From the patio door, on our second morning at Hluhluwe-Imfolozi Park, I saw dense fog hemming in the mountains and feared, at best, an overcast if not a rainy day. A glance at the clock revealed it to be only 5:30 a.m. Two hours later, the fog was lifting, and the sun bathed the hillsides in golden showers of light.
Our adventure that day would take us through Imfolozi Park, exiting at the Cengeni Gate, in order to drive south to Ulundi and onwards to Shakaland. Setting off from Hilltop Camp, we had a sweeping view of the surrounding landscape.
Barely underway, we rounded a curve in the road and found two African Wild Dogs trotting along the shoulder of the pavement. They exhibited no fear of our car and continued to mosey along.
African Wild Dogs are the most endangered carnivores in Africa. They require large territories and face a variety of threats including stock farmers, habitat loss and diseases contracted from domestic dogs.
African Wild Dogs are native to sub-Saharan Africa but by 2016, they had disappeared from most of their original range.

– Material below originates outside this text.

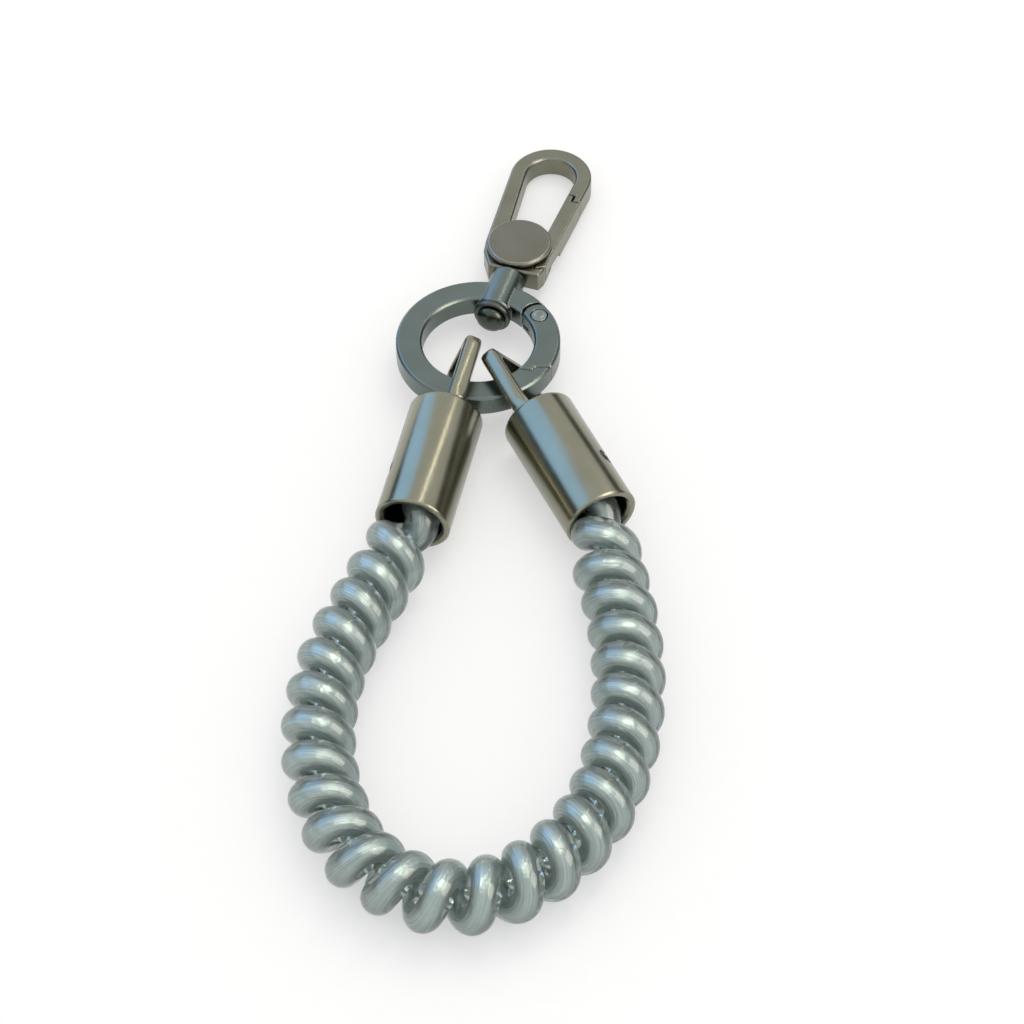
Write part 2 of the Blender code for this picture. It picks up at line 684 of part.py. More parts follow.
def seam_point(radius, reach):
    """The point at a radius of the ring that lies a reach away from the gate's pin."""
    mid = RING_MID_RADIUS
    share = (radius * radius + mid * mid - reach * reach) / (2 * radius * mid)
    return tuple(on_ring(RING_PIN_ANGLE - math.acos(share), radius))[:2]


def latch_line(overrun, gap):
    """Seam of the latch from outside in: arcs about the pin, with the lap's step between."""
    reach = (on_ring(RING_LATCH_ANGLE) - on_ring(RING_PIN_ANGLE)).length + gap
    step = RING_MID_RADIUS + gap / 2
    outer = np.linspace(RING_OUTER_RADIUS + overrun, step, 4)
    inner = np.linspace(step, RING_INNER_RADIUS - overrun, 4)
    return ([seam_point(radius, reach - RING_LAP) for radius in outer]
            + [seam_point(radius, reach) for radius in inner])


def ring_gate_outline():
    """Outline of the gate from its pin: outer side, round knuckle, inner side and latch."""
    pin = on_ring(RING_PIN_ANGLE)
    steps = 14
    latch = latch_line(0.0, 0.0)
    start = math.atan2(latch[0][1], latch[0][0])
    end = math.atan2(latch[-1][1], latch[-1][0])
    outline = arc_points((0.0, 0.0), RING_OUTER_RADIUS, start, RING_PIN_ANGLE, steps)
    outline += knuckle_points(RING_KNUCKLE_RADIUS, RING_INNER_RADIUS, RING_OUTER_RADIUS)
    outline += arc_points((0.0, 0.0), RING_INNER_RADIUS, RING_PIN_ANGLE, end, steps)
    outline += latch[-2:0:-1]
    return [(x - pin.x, y - pin.y) for x, y in outline]


def knuckle_points(radius, inner, outer):
    """A circle about the pin, past the pin and within a band of the ring, outside first."""
    pin = on_ring(RING_PIN_ANGLE)
    away = RING_PIN_ANGLE + math.pi / 2
    points = []
    for turn in np.linspace(-math.pi / 2, math.pi / 2, 25):
        x = pin.x + radius * math.cos(away + turn)
        y = pin.y + radius * math.sin(away + turn)
        if inner < math.hypot(x, y) < outer:
            points.append((x, y))
    return points


def tongue_outline():
    """Tongue of the body that the gate's fork straddles, from the pin."""
    pin = on_ring(RING_PIN_ANGLE)
    root_angle = RING_PIN_ANGLE + (RING_KNUCKLE_RADIUS + GAP + OVERRUN) / RING_MID_RADIUS
    radius = RING_TONGUE_END_RADIUS
    inner = RING_MID_RADIUS - radius
    outer = RING_MID_RADIUS + radius
    outline = arc_points((0.0, 0.0), outer, RING_PIN_ANGLE, root_angle, 5)
    outline += arc_points((0.0, 0.0), inner, root_angle, RING_PIN_ANGLE, 5)
    back = RING_PIN_ANGLE + math.pi
    outline += arc_points((pin.x, pin.y), radius, back, back + math.pi, 12)[1:-1]
    return [(x - pin.x, y - pin.y) for x, y in outline]


def fork_outline():
    """Slot of the gate that takes the tongue, from the pin."""
    pin = on_ring(RING_PIN_ANGLE)
    room = RING_TONGUE_END_RADIUS + GAP
    reach = 2 * RING_KNUCKLE_RADIUS
    along = Vector((-math.sin(RING_PIN_ANGLE), math.cos(RING_PIN_ANGLE), 0.0))
    across = pin.normalized()
    back = RING_PIN_ANGLE + math.pi
    outline = arc_points((0.0, 0.0), room, back, back + math.pi, 14)
    wide = RING_BAR_WIDTH
    for side, far in ((wide, 0.0), (wide, reach), (-wide, reach), (-wide, 0.0)):
        corner = side * across + far * along
        outline.append((corner.x, corner.y))
    return outline


# Snap hook on its swivel

def hook_half_width(height):
    """Half the outer width of the hook's legs at a height over the disc's centre."""
    share = height / HOOK_BEND_CENTRE
    return HOOK_WAIST + (HOOK_BEND_RADIUS - HOOK_WAIST) * share


def hook_outline():
    """Outline of the body: foot, left leg, bend and nose, without the gate's place."""
    bend = (0.0, HOOK_BEND_CENTRE)
    inner = HOOK_BEND_RADIUS - HOOK_BAR
    nose = HOOK_NOSE_END
    split = hook_half_width(nose) - HOOK_BAR / 2
    flank = HOOK_WAIST - GAP
    waist_share, base_share = HOOK_FLANK_SHARES
    outline = [(-HOOK_FOOT, -HOOK_BASE), (HOOK_LIP - HOOK_EDGE, -HOOK_BASE),
               (HOOK_LIP + GAP, -HOOK_BASE + HOOK_BAR / 2), (flank, -HOOK_BASE / 2), (flank, 0.0),
               (HOOK_WAIST - HOOK_BAR, HOOK_THROAT),
               (-HOOK_WAIST + HOOK_BAR + HOOK_EDGE, HOOK_THROAT + HOOK_EDGE)]
    outline += arc_points(bend, inner, math.pi, 0.0, BEND_STEPS)
    outline += [(hook_half_width(nose + HOOK_LAP) - HOOK_BAR, nose + HOOK_LAP),
                (split, nose + HOOK_LAP), (split, nose), (hook_half_width(nose), nose)]
    outline += arc_points(bend, HOOK_BEND_RADIUS, 0.0, math.pi, BEND_STEPS)
    outline += [(-HOOK_WAIST, 0.0), (-HOOK_WAIST * waist_share, -HOOK_BASE * base_share)]
    return outline


def hook_gate_outline():
    """Outline of the gate from its pin: tip, inner side, hub, heel and outer side."""
    px, py = HOOK_PIN_PLACE
    nose = HOOK_NOSE_END
    split = hook_half_width(nose) - HOOK_BAR / 2 - GAP
    inner_tip = hook_half_width(nose + HOOK_LAP) - HOOK_BAR
    outline = [(hook_half_width(nose - GAP), nose - GAP), (split, nose - GAP),
               (split, nose + HOOK_LAP - GAP), (inner_tip, nose + HOOK_LAP - GAP),
               (hook_half_width(HOOK_THROAT) - HOOK_BAR, HOOK_THROAT)]
    outline += arc_points((px, py), HOOK_HUB_RADIUS, HUB_START, HUB_END, 8)
    heel = arc_points((px, py), HOOK_HEEL_RADIUS, HEEL_START, HEEL_END, 4)
    outline += [(HOOK_HEEL_LEFT, outline[-1][1]), (HOOK_HEEL_LEFT, heel[0][1])] + heel
    outline += [(HOOK_WAIST - HOOK_EDGE, py), (hook_half_width(HOOK_STEP), HOOK_STEP)]
    return [(x - px, y - py) for x, y in outline]


def hook_pocket():
    """Space of the gate in the body, with room for its opening."""
    px, py = HOOK_PIN_PLACE
    room = HOOK_HUB_RADIUS + GAP
    heel = arc_points((px, py), HOOK_HEEL_RADIUS + GAP, POCKET_START, POCKET_HEEL_END, 12)
    hub = arc_points((px, py), room, POCKET_HUB_START, POCKET_END, 10)
    beyond = HOOK_WAIST + OVERRUN
    outline = [(beyond, HOOK_THROAT + OVERRUN), (beyond, heel[0][1])] + heel
    outline += [(HOOK_HEEL_LEFT - GAP, heel[-1][1]), (HOOK_HEEL_LEFT - GAP, hub[0][1])] + hub
    outline += [(hub[-1][0] - GAP, HOOK_THROAT + OVERRUN)]
    return outline


def build_hook(swing, centre, metal, light, steel, dark):
    """Hook body with its disc, gate, pin and spring, and the rivet and washer."""
    half = HOOK_DEPTH / 2
    turn = Matrix.Rotation(BOSS_ANGLE - math.pi / 2, 4, "Z")
    place = centre + HOOK_REACH * Vector((math.cos(BOSS_ANGLE), math.sin(BOSS_ANGLE), 0.0))
    swivel = add_empty("hook_swivel", Matrix.Translation(place) @ turn, swing)
    floor_top = -half + HOOK_FLOOR

    body = add_piece("hook_body", prism(hook_outline(), -half, half, HOOK_EDGE), metal, swivel)
    combine(body, prism(hook_pocket(), floor_top, half + OVERRUN), "DIFFERENCE", "pocket")
    px, py = HOOK_PIN_PLACE
    at_pin = Matrix.Translation((px, py, 0.0))
    combine(body, moved(rod(HOOK_PIN_RADIUS + GAP, -half - OVERRUN, half), at_pin),
            "DIFFERENCE", "pin_bore")
    stud_floor = half + GAP - DISC_STUD_LENGTH - GAP
    stud_hole = rod(DISC_STUD_RADIUS + GAP, stud_floor, half + OVERRUN)
    combine(body, moved(stud_hole, Matrix.Translation((*DISC_STUD_PLACE, 0.0))), "DIFFERENCE",
            "stud_hole")
    down = Matrix.Rotation(math.pi / 2, 4, "X")
    rivet_hole = rod(RIVET_RADIUS + GAP, HOOK_BASE - RIVET_GRIP - GAP, HOOK_BASE + OVERRUN)
    combine(body, moved(rivet_hole, down), "DIFFERENCE", "rivet_hole")

    disc = rod(DISC_RADIUS, half + GAP, half + GAP + DISC_THICKNESS, 48, DISC_EDGE)
    cap = add_piece("hook_disc", disc, light, swivel)
    stud = rod(DISC_STUD_RADIUS, half + GAP - DISC_STUD_LENGTH, half + GAP + WELD)
    combine(cap, moved(stud, Matrix.Translation((*DISC_STUD_PLACE, 0.0))), "UNION", "stud")

    lower = floor_top + GAP
    gate = add_piece("hook_gate", prism(hook_gate_outline(), -half, half, HOOK_EDGE), light,
                     swivel, (px, py, 0.0))
    wide = HOOK_BEND_RADIUS
    under = [(-wide, -wide), (wide, -wide), (wide, HOOK_STEP - py), (-wide, HOOK_STEP - py)]
    combine(gate, prism(under, -half - OVERRUN, lower), "DIFFERENCE", "step")
    combine(gate, rod(HOOK_PIN_RADIUS + GAP, -half, half + OVERRUN), "DIFFERENCE", "pin_bore")
    recess = rod(spring_room(HOOK_PIN_RADIUS), lower - OVERRUN, lower + SPRING_RECESS)
    combine(gate, recess, "DIFFERENCE", "spring_recess")

    add_piece("hook_gate_pin", rod(HOOK_PIN_RADIUS, -half, half, 20), steel, swivel,
              (px, py, 0.0))
    spring = spring_bmesh(HOOK_PIN_RADIUS, lower)
    add_piece("hook_gate_spring", spring, steel, swivel, (px, py, 0.0))

    inner_end = HOOK_REACH - BOSS_INNER_END
    washer_low = inner_end + GAP
    washer_high = washer_low + WASHER_THICKNESS
    cut = WASHER_CHAMFER
    hole = RIVET_RADIUS + GAP
    profile = [(hole, washer_low), (WASHER_RADIUS - cut, washer_low),
               (WASHER_RADIUS, washer_low + cut), (WASHER_RADIUS, washer_high - cut),
               (WASHER_RADIUS - cut, washer_high), (hole, washer_high)]
    add_piece("swivel_washer", moved(turned(profile, 36), down), dark, swivel)
    head_low = washer_high + GAP
    head_high = head_low + RIVET_HEAD_HEIGHT
    dome = [(RIVET_HEAD_RADIUS * math.cos(a), head_low + WELD
             + (RIVET_HEAD_HEIGHT - WELD) * math.sin(a)) for a in np.linspace(0.0, math.pi / 2, 6)]
    profile = [(0.0, HOOK_BASE - RIVET_GRIP), (RIVET_RADIUS, HOOK_BASE - RIVET_GRIP),
               (RIVET_RADIUS, head_low), (RIVET_HEAD_RADIUS, head_low)]
    profile += dome[:-1] + [(0.0, head_high)]
    add_piece("swivel_rivet", moved(turned_solid(profile, 28), down), steel, swivel)


def build():
    """Make the materials, the frames of the moving groups and every piece."""
    clear_scene()
    metal = make_material("gunmetal_zinc", GUNMETAL, 0.34, 1.0)
    light = make_material("gunmetal_satin", GUNMETAL_LIGHT, 0.4, 1.0)
    dark = make_material("blackened_steel", GUNMETAL_DARK, 0.45, 1.0)
    steel = make_material("spring_steel", SPRING_STEEL, 0.3, 1.0)
    silver = make_material("silver_cord", SILVER_CORD, 0.22, 0.0)
    root = add_empty("lanyard", Matrix.Identity(4))
    left = ferrule_frame(LEFT_ANGLE, LEFT_LEAN, LEFT_ROLL, LEFT_SLIDE)
    right = ferrule_frame(RIGHT_ANGLE, RIGHT_LEAN, RIGHT_ROLL, RIGHT_SLIDE)
    build_ferrule("left", left, LEFT_SCREW_TURN + LEFT_ROLL, root, metal, dark)
    build_ferrule("right", right, RIGHT_SCREW_TURN + RIGHT_ROLL, root, metal, dark)
    build_cord(left, right, root, silver)
    frame, middle = swing_frame()
    swing = add_empty("ring_swing", frame, root)
    centre = build_ring(swing, middle, metal, light, steel)
    build_hook(swing, centre, metal, light, steel, dark)


build()
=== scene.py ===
"""Looks of the coiled key lanyard: its curly cord, plated hardware, floor, lamps and camera.

Laid out as an add-on and run as a script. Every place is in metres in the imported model's frame.
"""

import json
import math
from collections import namedtuple

import bmesh
import bpy
import numpy as np
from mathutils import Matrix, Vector

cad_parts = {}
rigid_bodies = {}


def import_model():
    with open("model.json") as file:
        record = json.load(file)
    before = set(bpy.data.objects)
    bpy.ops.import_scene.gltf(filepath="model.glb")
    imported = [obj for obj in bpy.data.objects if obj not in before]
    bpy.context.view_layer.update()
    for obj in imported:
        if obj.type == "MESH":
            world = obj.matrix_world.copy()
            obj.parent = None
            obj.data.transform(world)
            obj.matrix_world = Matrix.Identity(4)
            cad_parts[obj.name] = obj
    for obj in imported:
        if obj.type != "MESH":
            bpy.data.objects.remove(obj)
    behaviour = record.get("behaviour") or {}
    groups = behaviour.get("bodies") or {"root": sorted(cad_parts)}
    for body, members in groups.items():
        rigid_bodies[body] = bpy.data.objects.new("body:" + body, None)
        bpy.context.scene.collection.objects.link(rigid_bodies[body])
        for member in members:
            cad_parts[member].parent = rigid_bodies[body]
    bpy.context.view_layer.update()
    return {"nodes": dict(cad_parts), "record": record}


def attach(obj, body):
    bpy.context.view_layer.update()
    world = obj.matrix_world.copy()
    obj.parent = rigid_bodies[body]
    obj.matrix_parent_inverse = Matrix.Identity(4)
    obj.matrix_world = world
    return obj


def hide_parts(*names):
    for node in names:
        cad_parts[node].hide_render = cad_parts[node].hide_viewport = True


bl_info = {
    "name": "Coiled Key Lanyard",
    "version": (1, 0, 0),
    "blender": (4, 5, 0),
    "location": "3D View > Sidebar > Lanyard",
    "description": "Dresses the packed lanyard and sets up its studio",
    "category": "Object",
}

for leftover in list(bpy.data.objects):
    bpy.data.objects.remove(leftover, do_unlink=True)
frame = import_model()

MM = 0.001

# Middles of the two ferrules' mouths, and how far their axes lean from +Y towards +X
FERRULES = {
    "left": {"mouth": (-0.0191086, -0.0521904, 0.0079), "lean": math.radians(13.4)},
    "right": {"mouth": (0.0198068, -0.0508240, 0.0079), "lean": math.radians(-26.4)},
}
BORE_ROOF = 25.3 * MM           # where the cord ends in the bore, counted from the mouth
SLEEVE_LENGTH = 16.0 * MM       # straight end of the cord, in its crimp sleeve
SLEEVE_MOUTH = BORE_ROOF - SLEEVE_LENGTH  # depth at which the curls start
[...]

Ongoing research and concentrated efforts to regrow the population are part of the reason that a radio transmitter collar is placed on any of the individual Wild Dogs that can be captured and released.
African Wild Dogs are highly social and usually travel together in a pack of at least 6 animals and up to 20 individuals, but within that group, there will be only one dominant breeding pair.
African Wild Dogs go by several different names including Painted Wolf, which stems from the animals’ Latin or scientific name. This refers to the mottled fur in shades of black, brown, yellow and white. The fur of each individual African Wild Dog has a unique colour pattern so they are readily distinguished, one from the other.
As in Kruger National Park, it seemed that keeping alert and having a keen eye rewarded us with wildlife sightings in the most unexpected places. As we crossed one bridge, a casual glance out the car window to admire the beauty of a muddy river had me noticing something that seemed out of place.
Further scrutiny of the river rocks revealed a gigantic Nile Crocodile basking in the sun. I remarked to Bob that to be swept into the river by a flash flood would likely end up being fatal if not for the raging waters but because of these giant amphibians. In Zululand, attacks on humans are fairly common.
Bob and I didn’t have to drive much further to come across a Blue Wildebeest at the edge of the roadway.
Differing from Black Wildebeests or White-tailed Gnus, Blue Wildebeests have a black tail and also go by the name Brindled Gnus. The other diagnostic feature that helps with differentiation between the 2 species is the orientation of their horns.
We had superior views of this Blue Wildebeest compared to the one we saw at Kruger National Park so were pretty pleased with ourselves as we moved on.
A female Kudu exhibits a similar silhouette to the male complete with a hump and mane,
so when this female Nyala crept out from the bushes to join the other animals, I knew we had something different. Its rufous-coloured hair with distinctive vertical white stripes the length of its body sets it apart from the female Kudu, as well as the fact that the Nyala has no mane or hump. We were indeed lucky to see this creature.
Wildlife viewing can occur in the strangest of places, and when nature called that morning, it was on the side of a building that a huge Stick Insect was resting. It drew me up short!
Stick Insects are some of the largest insects in the world, and specimens can sometimes reach up to 19 inches long with their legs outstretched! The individual that we observed was about 8 inches long.
Because a Stick Insect resembles just that, a wooden twig, its camouflage is very efficient when lurking in trees. That is a Stick Insect’s habit at night when it feeds on leaves. Some Stick Insects can fly and also change the colour of their bodies which might account for the location of this one above.
By early afternoon, we were south of Ulundi when fog totally enveloped the mountains and it started to drizzle. Upon exiting the car at Shakaland, near Melmoth, what a shock to the system!
The temperature had plummeted to a damp, chilly 16 Celsius. Luckily, Bob had an extra jacket that I promptly put on over my tank top and skirt. It saved the day for me. The tour of Shakaland was very educational and entertaining.
As we left for the return trip to Hilltop Camp late in the afternoon, the push was on to get back to Hluhluwe-Imfolozi Park before the gates closed at 7 p.m. A thunderstorm bore down on us,
and I couldn’t help but think of those hungry Crocodiles at the river bridge. I sure hoped for little rainfall. At the Nyalazi Gate, we discovered that our Park Pass was back at Hilltop Camp, so we had a few tense moments dealing with the gate attendant who refused to let us enter the Park. Bob and I heaved a huge sigh of relief when a senior official gave the okay.
Once back inside Hluhluwe-Imfolozi, Bob and I were sufficiently relaxed that we pulled the car over and snapped a couple of photos of this interesting pair of birds on an old weathered snag.
Turns out that this was a pair of Yellow-billed Kites that were taking advantage of the last daylight hours to survey their surroundings in hopes of catching some prey.
Just before a curtain of darkness descended over the land, we climbed the hill into Hilltop Camp. We were satisfied with our long day’s adventure.